### Source data
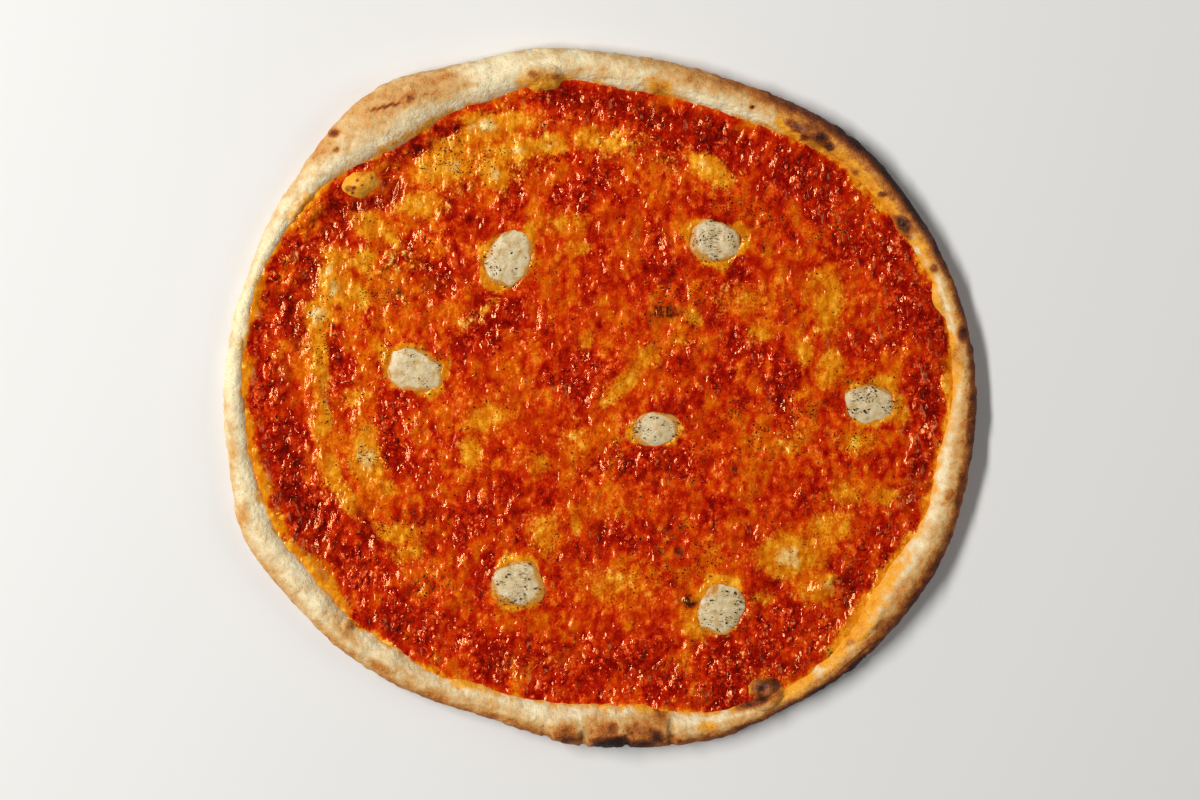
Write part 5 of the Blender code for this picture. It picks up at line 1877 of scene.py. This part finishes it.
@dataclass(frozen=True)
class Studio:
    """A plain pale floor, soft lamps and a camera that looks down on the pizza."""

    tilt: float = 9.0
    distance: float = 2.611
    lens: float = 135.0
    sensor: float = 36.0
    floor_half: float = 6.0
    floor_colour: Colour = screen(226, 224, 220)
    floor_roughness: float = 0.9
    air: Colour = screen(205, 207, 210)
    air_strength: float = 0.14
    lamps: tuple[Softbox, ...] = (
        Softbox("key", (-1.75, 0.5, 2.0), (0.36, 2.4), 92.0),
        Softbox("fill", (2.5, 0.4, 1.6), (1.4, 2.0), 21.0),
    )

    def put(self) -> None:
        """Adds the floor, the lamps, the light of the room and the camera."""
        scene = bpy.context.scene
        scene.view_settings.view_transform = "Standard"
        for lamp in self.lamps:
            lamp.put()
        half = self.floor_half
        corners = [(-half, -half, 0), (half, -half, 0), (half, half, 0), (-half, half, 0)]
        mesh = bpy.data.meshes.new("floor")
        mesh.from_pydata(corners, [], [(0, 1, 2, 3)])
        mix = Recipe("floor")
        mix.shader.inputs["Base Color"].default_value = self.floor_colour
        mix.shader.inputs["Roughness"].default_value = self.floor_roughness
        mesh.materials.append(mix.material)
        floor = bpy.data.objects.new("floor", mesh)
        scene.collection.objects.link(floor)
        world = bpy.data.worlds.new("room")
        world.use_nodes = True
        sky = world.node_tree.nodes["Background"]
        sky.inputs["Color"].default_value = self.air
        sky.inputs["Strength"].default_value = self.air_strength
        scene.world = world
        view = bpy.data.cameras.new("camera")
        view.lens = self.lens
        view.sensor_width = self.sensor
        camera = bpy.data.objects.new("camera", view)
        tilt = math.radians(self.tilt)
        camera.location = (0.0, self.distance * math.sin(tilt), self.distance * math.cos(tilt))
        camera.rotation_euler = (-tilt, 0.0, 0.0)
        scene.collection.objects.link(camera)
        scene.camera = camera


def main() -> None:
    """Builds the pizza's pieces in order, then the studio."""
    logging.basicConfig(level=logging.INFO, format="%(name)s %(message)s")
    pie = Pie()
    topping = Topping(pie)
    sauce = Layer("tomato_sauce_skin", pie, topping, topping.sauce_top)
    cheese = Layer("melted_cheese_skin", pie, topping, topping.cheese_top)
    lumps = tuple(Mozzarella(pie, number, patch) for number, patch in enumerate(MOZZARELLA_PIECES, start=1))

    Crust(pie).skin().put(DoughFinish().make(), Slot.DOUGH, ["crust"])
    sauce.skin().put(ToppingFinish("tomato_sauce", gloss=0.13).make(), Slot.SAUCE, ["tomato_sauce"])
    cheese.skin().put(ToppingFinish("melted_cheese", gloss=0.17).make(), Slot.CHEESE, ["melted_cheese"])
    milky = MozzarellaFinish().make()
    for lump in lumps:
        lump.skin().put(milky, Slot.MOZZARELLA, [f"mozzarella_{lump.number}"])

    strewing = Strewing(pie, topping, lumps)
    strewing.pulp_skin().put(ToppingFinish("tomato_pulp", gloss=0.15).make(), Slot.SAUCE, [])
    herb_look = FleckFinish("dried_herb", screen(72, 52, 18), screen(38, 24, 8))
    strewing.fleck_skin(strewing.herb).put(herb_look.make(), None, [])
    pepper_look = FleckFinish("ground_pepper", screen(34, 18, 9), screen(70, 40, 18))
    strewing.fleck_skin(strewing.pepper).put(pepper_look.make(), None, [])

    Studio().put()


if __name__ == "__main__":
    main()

### Task details
Take the listing above and write it out again exactly.

### Reply
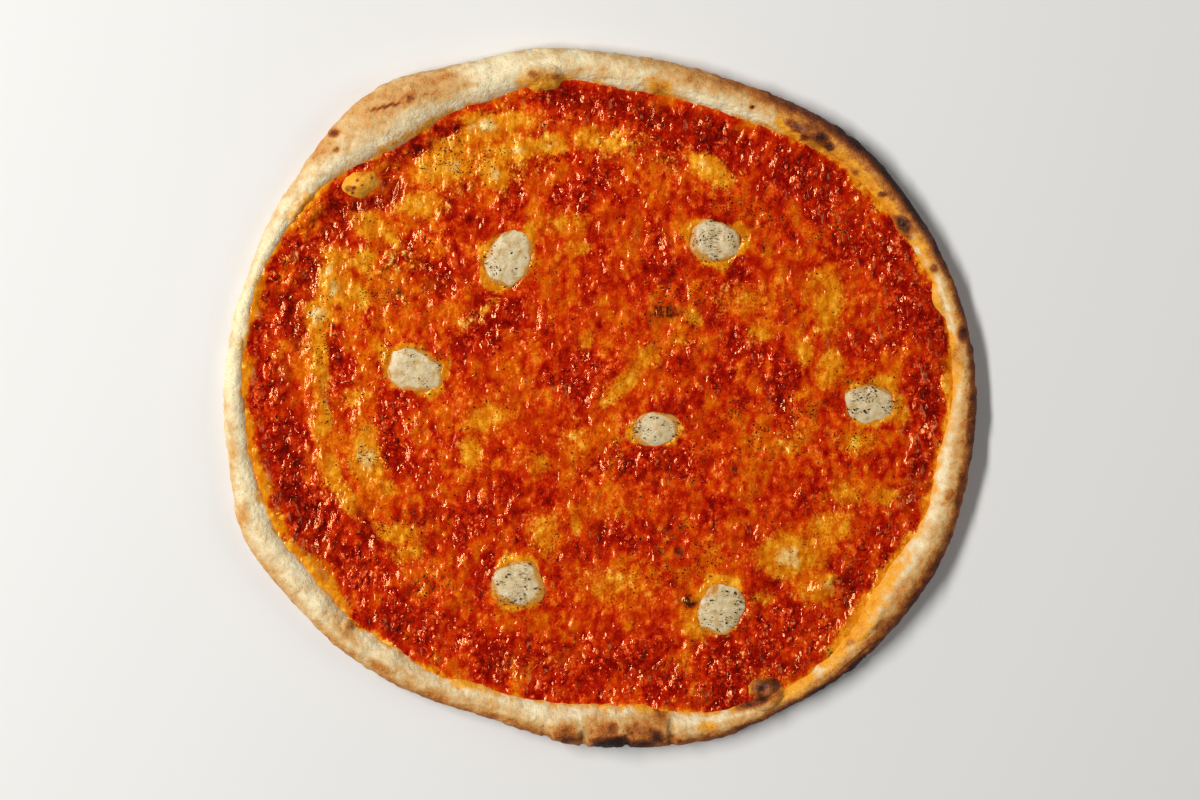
Write part 5 of the Blender code for this picture. It picks up at line 1877 of scene.py. This part finishes it.
@dataclass(frozen=True)
class Studio:
    """A plain pale floor, soft lamps and a camera that looks down on the pizza."""

    tilt: float = 9.0
    distance: float = 2.611
    lens: float = 135.0
    sensor: float = 36.0
    floor_half: float = 6.0
    floor_colour: Colour = screen(226, 224, 220)
    floor_roughness: float = 0.9
    air: Colour = screen(205, 207, 210)
    air_strength: float = 0.14
    lamps: tuple[Softbox, ...] = (
        Softbox("key", (-1.75, 0.5, 2.0), (0.36, 2.4), 92.0),
        Softbox("fill", (2.5, 0.4, 1.6), (1.4, 2.0), 21.0),
    )

    def put(self) -> None:
        """Adds the floor, the lamps, the light of the room and the camera."""
        scene = bpy.context.scene
        scene.view_settings.view_transform = "Standard"
        for lamp in self.lamps:
            lamp.put()
        half = self.floor_half
        corners = [(-half, -half, 0), (half, -half, 0), (half, half, 0), (-half, half, 0)]
        mesh = bpy.data.meshes.new("floor")
        mesh.from_pydata(corners, [], [(0, 1, 2, 3)])
        mix = Recipe("floor")
        mix.shader.inputs["Base Color"].default_value = self.floor_colour
        mix.shader.inputs["Roughness"].default_value = self.floor_roughness
        mesh.materials.append(mix.material)
        floor = bpy.data.objects.new("floor", mesh)
        scene.collection.objects.link(floor)
        world = bpy.data.worlds.new("room")
        world.use_nodes = True
        sky = world.node_tree.nodes["Background"]
        sky.inputs["Color"].default_value = self.air
        sky.inputs["Strength"].default_value = self.air_strength
        scene.world = world
        view = bpy.data.cameras.new("camera")
        view.lens = self.lens
        view.sensor_width = self.sensor
        camera = bpy.data.objects.new("camera", view)
        tilt = math.radians(self.tilt)
        camera.location = (0.0, self.distance * math.sin(tilt), self.distance * math.cos(tilt))
        camera.rotation_euler = (-tilt, 0.0, 0.0)
        scene.collection.objects.link(camera)
        scene.camera = camera


def main() -> None:
    """Builds the pizza's pieces in order, then the studio."""
    logging.basicConfig(level=logging.INFO, format="%(name)s %(message)s")
    pie = Pie()
    topping = Topping(pie)
    sauce = Layer("tomato_sauce_skin", pie, topping, topping.sauce_top)
    cheese = Layer("melted_cheese_skin", pie, topping, topping.cheese_top)
    lumps = tuple(Mozzarella(pie, number, patch) for number, patch in enumerate(MOZZARELLA_PIECES, start=1))

    Crust(pie).skin().put(DoughFinish().make(), Slot.DOUGH, ["crust"])
    sauce.skin().put(ToppingFinish("tomato_sauce", gloss=0.13).make(), Slot.SAUCE, ["tomato_sauce"])
    cheese.skin().put(ToppingFinish("melted_cheese", gloss=0.17).make(), Slot.CHEESE, ["melted_cheese"])
    milky = MozzarellaFinish().make()
    for lump in lumps:
        lump.skin().put(milky, Slot.MOZZARELLA, [f"mozzarella_{lump.number}"])

    strewing = Strewing(pie, topping, lumps)
    strewing.pulp_skin().put(ToppingFinish("tomato_pulp", gloss=0.15).make(), Slot.SAUCE, [])
    herb_look = FleckFinish("dried_herb", screen(72, 52, 18), screen(38, 24, 8))
    strewing.fleck_skin(strewing.herb).put(herb_look.make(), None, [])
    pepper_look = FleckFinish("ground_pepper", screen(34, 18, 9), screen(70, 40, 18))
    strewing.fleck_skin(strewing.pepper).put(pepper_look.make(), None, [])

    Studio().put()


if __name__ == "__main__":
    main()